Given information.
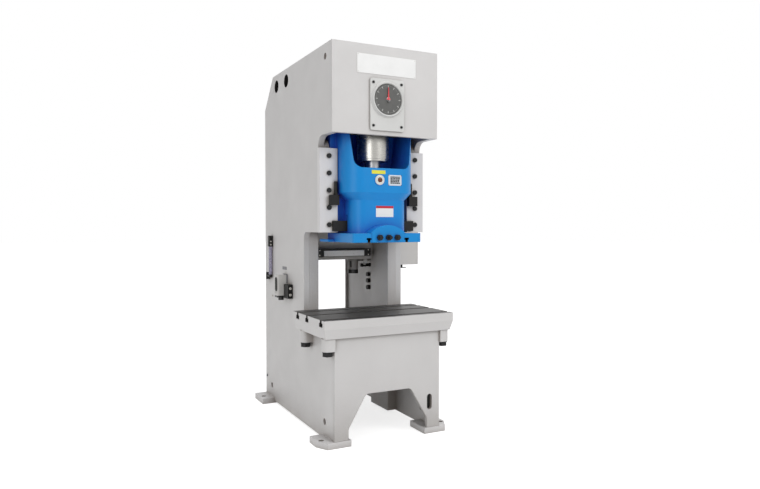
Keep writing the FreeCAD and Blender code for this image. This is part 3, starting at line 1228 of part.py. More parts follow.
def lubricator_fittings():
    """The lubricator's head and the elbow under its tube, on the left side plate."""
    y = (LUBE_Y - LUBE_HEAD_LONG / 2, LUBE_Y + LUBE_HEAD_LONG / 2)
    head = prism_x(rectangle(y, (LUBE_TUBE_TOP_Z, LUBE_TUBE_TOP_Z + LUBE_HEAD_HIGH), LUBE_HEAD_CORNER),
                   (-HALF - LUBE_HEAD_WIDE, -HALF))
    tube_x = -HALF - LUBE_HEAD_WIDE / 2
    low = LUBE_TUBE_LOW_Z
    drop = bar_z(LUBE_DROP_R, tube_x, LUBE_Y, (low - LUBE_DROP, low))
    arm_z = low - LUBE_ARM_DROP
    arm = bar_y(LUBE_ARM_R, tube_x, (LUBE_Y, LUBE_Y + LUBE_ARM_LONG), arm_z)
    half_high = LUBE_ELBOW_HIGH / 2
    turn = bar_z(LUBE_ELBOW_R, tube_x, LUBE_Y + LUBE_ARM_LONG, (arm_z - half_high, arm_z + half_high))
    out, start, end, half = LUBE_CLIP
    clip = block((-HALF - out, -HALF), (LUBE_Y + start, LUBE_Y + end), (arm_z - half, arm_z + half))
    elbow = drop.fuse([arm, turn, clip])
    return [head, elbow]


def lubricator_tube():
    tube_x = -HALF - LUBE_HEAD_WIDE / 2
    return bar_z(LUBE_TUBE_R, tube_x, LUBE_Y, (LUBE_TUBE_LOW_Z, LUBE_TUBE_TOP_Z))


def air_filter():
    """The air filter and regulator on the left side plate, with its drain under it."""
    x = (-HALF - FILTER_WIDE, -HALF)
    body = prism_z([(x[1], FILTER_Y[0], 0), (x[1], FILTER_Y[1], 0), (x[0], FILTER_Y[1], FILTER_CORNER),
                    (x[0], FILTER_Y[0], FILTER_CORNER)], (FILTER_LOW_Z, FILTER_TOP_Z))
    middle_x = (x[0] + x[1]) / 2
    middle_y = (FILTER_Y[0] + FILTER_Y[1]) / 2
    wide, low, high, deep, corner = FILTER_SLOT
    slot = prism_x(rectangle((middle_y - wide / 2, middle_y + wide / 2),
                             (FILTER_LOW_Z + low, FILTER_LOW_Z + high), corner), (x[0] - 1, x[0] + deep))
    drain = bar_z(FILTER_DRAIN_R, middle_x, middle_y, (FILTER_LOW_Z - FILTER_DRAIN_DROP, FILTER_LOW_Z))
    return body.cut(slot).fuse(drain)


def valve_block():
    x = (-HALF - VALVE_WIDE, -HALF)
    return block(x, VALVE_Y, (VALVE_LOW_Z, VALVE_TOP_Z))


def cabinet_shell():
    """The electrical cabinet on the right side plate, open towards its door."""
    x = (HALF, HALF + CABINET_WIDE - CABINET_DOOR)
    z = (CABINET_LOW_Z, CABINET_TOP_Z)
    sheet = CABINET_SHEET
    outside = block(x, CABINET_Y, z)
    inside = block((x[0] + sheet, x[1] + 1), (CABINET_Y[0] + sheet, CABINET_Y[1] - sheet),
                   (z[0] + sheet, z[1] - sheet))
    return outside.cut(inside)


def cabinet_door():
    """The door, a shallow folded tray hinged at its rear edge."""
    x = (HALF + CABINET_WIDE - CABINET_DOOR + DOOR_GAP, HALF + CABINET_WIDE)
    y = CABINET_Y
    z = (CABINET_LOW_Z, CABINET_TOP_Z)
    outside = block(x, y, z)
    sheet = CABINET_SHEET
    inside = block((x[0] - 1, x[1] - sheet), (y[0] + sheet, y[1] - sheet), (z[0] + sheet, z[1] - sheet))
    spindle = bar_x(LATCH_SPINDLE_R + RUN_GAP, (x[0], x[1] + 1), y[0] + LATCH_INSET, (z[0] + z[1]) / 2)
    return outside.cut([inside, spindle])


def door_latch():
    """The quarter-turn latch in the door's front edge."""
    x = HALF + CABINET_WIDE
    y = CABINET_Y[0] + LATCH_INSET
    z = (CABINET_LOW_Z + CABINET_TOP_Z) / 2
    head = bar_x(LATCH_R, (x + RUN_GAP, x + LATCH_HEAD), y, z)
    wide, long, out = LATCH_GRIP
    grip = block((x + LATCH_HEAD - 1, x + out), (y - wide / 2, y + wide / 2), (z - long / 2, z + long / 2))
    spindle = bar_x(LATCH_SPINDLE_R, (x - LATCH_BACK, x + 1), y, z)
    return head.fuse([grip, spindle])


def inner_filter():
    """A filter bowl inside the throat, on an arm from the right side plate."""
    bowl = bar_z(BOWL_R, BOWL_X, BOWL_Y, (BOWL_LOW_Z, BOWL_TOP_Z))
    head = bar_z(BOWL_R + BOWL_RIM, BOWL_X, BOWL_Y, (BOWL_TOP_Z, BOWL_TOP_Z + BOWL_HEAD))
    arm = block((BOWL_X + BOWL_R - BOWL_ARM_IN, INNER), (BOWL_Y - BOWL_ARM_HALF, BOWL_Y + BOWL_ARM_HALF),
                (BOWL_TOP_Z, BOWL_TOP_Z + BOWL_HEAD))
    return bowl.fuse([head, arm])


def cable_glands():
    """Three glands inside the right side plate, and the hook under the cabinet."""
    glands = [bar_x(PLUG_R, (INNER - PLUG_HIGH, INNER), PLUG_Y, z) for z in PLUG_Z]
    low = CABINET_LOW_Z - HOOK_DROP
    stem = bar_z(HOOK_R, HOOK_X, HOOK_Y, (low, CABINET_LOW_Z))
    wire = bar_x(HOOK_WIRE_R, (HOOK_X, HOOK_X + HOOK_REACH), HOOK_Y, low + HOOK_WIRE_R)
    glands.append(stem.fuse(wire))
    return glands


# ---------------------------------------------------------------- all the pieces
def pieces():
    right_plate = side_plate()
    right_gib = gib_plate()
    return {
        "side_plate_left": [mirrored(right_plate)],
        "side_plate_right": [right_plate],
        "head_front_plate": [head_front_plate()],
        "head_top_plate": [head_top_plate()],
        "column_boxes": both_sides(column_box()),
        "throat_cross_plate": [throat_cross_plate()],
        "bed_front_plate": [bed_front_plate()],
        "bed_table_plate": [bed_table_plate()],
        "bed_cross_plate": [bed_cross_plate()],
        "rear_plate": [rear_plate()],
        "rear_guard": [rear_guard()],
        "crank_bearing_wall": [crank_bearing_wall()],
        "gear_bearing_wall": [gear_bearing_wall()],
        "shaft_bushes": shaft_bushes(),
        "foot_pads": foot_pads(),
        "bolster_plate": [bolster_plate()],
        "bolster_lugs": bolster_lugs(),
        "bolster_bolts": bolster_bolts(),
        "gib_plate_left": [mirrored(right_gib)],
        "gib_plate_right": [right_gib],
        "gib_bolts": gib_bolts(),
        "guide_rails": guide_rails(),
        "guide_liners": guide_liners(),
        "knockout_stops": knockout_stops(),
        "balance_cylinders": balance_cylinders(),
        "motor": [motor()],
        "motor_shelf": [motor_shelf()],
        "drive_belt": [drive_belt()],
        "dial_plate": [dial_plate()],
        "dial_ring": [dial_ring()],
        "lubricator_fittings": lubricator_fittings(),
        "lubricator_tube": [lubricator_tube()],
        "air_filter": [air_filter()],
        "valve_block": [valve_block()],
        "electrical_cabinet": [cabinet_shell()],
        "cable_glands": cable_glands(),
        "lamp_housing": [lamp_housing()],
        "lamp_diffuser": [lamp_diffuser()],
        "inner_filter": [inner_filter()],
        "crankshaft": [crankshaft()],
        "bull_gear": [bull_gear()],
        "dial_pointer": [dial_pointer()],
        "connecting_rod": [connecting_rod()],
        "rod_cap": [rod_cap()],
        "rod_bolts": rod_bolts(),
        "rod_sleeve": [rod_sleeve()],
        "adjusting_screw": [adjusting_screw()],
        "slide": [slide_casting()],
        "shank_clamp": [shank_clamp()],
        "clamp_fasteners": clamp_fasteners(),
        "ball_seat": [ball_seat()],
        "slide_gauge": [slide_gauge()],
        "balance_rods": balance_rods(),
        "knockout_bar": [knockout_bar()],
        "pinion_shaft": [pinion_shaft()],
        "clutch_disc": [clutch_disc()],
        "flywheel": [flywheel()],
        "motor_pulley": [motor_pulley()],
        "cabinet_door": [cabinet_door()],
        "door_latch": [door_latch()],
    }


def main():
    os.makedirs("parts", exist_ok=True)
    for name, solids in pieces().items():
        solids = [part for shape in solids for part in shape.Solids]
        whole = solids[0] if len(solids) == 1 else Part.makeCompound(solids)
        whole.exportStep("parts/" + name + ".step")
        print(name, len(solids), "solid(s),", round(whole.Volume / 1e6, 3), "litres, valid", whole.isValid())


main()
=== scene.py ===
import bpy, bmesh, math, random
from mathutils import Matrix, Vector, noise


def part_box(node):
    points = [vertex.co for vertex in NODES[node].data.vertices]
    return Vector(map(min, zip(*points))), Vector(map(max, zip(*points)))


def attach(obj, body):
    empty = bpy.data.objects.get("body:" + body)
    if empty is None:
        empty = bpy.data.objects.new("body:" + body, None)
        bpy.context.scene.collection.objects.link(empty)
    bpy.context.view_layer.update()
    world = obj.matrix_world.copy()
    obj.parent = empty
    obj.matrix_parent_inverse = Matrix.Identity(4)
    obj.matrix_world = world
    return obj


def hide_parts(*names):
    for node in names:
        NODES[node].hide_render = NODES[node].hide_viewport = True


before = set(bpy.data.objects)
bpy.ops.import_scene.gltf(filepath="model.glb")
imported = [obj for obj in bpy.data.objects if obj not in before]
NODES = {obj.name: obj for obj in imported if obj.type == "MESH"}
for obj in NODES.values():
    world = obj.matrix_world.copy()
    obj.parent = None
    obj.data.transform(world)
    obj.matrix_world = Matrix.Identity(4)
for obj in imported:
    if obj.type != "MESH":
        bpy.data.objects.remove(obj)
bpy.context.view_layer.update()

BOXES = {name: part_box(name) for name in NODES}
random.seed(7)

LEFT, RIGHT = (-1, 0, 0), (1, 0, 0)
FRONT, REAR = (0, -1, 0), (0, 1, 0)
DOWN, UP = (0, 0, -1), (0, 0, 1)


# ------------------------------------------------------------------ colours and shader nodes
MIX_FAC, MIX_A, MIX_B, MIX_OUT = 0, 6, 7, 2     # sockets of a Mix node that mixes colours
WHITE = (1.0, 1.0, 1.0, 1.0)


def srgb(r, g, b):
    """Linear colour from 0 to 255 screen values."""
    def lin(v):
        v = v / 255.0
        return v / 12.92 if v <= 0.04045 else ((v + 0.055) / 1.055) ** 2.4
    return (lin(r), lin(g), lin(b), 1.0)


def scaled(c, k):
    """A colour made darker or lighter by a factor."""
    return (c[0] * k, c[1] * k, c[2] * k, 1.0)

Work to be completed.
In the listing above, find the line containing "for name, solids" and the line containing "WHITE = (1.0, 1.0, 1.0, 1.0)". Output them and every line between, exactly, and nothing else.

Result of this exercise.
    for name, solids in pieces().items():
        solids = [part for shape in solids for part in shape.Solids]
        whole = solids[0] if len(solids) == 1 else Part.makeCompound(solids)
        whole.exportStep("parts/" + name + ".step")
        print(name, len(solids), "solid(s),", round(whole.Volume / 1e6, 3), "litres, valid", whole.isValid())


main()
=== scene.py ===
import bpy, bmesh, math, random
from mathutils import Matrix, Vector, noise


def part_box(node):
    points = [vertex.co for vertex in NODES[node].data.vertices]
    return Vector(map(min, zip(*points))), Vector(map(max, zip(*points)))


def attach(obj, body):
    empty = bpy.data.objects.get("body:" + body)
    if empty is None:
        empty = bpy.data.objects.new("body:" + body, None)
        bpy.context.scene.collection.objects.link(empty)
    bpy.context.view_layer.update()
    world = obj.matrix_world.copy()
    obj.parent = empty
    obj.matrix_parent_inverse = Matrix.Identity(4)
    obj.matrix_world = world
    return obj


def hide_parts(*names):
    for node in names:
        NODES[node].hide_render = NODES[node].hide_viewport = True


before = set(bpy.data.objects)
bpy.ops.import_scene.gltf(filepath="model.glb")
imported = [obj for obj in bpy.data.objects if obj not in before]
NODES = {obj.name: obj for obj in imported if obj.type == "MESH"}
for obj in NODES.values():
    world = obj.matrix_world.copy()
    obj.parent = None
    obj.data.transform(world)
    obj.matrix_world = Matrix.Identity(4)
for obj in imported:
    if obj.type != "MESH":
        bpy.data.objects.remove(obj)
bpy.context.view_layer.update()

BOXES = {name: part_box(name) for name in NODES}
random.seed(7)

LEFT, RIGHT = (-1, 0, 0), (1, 0, 0)
FRONT, REAR = (0, -1, 0), (0, 1, 0)
DOWN, UP = (0, 0, -1), (0, 0, 1)


# ------------------------------------------------------------------ colours and shader nodes
MIX_FAC, MIX_A, MIX_B, MIX_OUT = 0, 6, 7, 2     # sockets of a Mix node that mixes colours
WHITE = (1.0, 1.0, 1.0, 1.0)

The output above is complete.